Last year was the deadliest on record in terms of Clark County pedestrian deaths. The number of people who were hit and killed by vehicles on local roads in 2017 soared to 78, a 34 percent jump from 2016.

Southern Nevada is no outlier. The national trend has also been disturbing.

On Wednesday, a group representing state transportation officials announced that nearly 6,000 U.S. pedestrians died last year after being struck by vehicles on America’s roads. The number is essentially flat when compared to 2016, but it represents a 9 percent increase over 2015 and is 9.5 percent higher than 2014.

“People outside cars are dying at levels we haven’t seen in 25 years,” Richard Retting, a consultant who prepared the report for the Governors Highway Safety Association, told USA Today.

Interestingly, the report cited legalized marijuana as a potential factor in the rising pedestrian death rate. “In the seven states that legalized the drug for recreational purposes, as well as the District of Columbia,” USA Today reported, “pedestrian deaths spiked 16.4 percent in the first half of 2017, according to the GHSA study.”

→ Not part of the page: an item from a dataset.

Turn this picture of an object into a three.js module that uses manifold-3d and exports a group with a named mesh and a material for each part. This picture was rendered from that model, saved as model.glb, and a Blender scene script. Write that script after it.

Nevada is among those states, of course. And pedestrian deaths have risen sharply in Clark County since the implementation of legalized pot. While the report produced no definitive, or even casual, cause-and-effect relationship between the two, it’s certainly an issue that merits further examination — although a Metro official told the Review-Journal in January that the department didn’t investigate any instances of a pot-impaired driver being involved in a local pedestrian death in 2017.

Of greater significance is, once again, the proliferation of electronic devices. Just as cellphones and other digital distractions have likely contributed to the recent increase in national traffic fatalities, so too have they almost certainly led to more pedestrian deaths.

While drivers are no doubt culpable in many pedestrian accidents, it is hardly uncommon in this day and age to see an oblivious walker — earbuds obstructing the auditory senses, eyes transfixed on a smartphone — step off the curb and into oncoming traffic.

“We’ve got distracted drivers, and we’ve got distracted pedestrians,” one auto analyst told USA Today. “At some point in time, people both behind the wheel and walking in the street have to take responsibility for their behavior and put down the phone.”

It’s impossible to legislate common sense. But it’s becoming increasingly apparent that a proliferation of drivers who refuse to ditch their electronic devices while they operate their motor vehicles, along with tuned-out pedestrians unmindful of their surroundings, represents a dangerous and deadly combination.